Gail Nicholson, Analyst
Okay, great. And then, just a follow-up on San Mateo. When you look at third-party MVCs for ‘20, do you believe that that upticks in ‘21, the amount of MVC for third-party, is that correct? And can you just kind of quantify that change, ‘21 versus ‘20?
David Lancaster, CFO
The answer is, it’s correct. I probably would prefer not to quantify the amount just from the standpoint that, consider that’s sort of confidential between the San Mateo and its customers. But to answer your question, yes, we would expect an uptick in the volume in 2021.
Operator, Operator
Thank you. Ladies and gentlemen, this concludes the Q&A portion of this morning’s conference call. I’d like to turn the call over to management for any closing remarks.
Joe Foran, Chairman and CEO
Thank you very much to all of you listening in and participating. We appreciate it. The final thought is, is that the most encouraging to us is everybody on the various areas drilling, production, marketing, land, land administration, every group, accounting, divisional orders, everybody has really pitched in and made the extra effort.
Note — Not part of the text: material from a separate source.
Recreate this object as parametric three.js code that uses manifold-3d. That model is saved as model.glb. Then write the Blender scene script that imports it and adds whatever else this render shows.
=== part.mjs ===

And I know our processes are working better, the communication is better, coordination is. And we think we're going to finish this year strongly, and next year will be even better. And challenging as these times are, there are going to be some good opportunities come up. As David mentioned, our drilling costs are down, they’ll lead to better rates of return. We think there will be some opportunities come up. Midstream is growing and it’s a fee-based business. So, it’s not as subject to the volatility. Our marketing group is encouraged by the outlook for gas prices to rise. So, while $20 oil does present a lot of challenges, we also think there will be some opportunities to come out of this. So, we appreciate your interest. And anytime we can help you or answer questions for you, please give us a call. And thank you very much for joining this call. We appreciate your interest very, very much.
Operator, Operator
Ladies and gentlemen, thank you for your participation today. This concludes the program.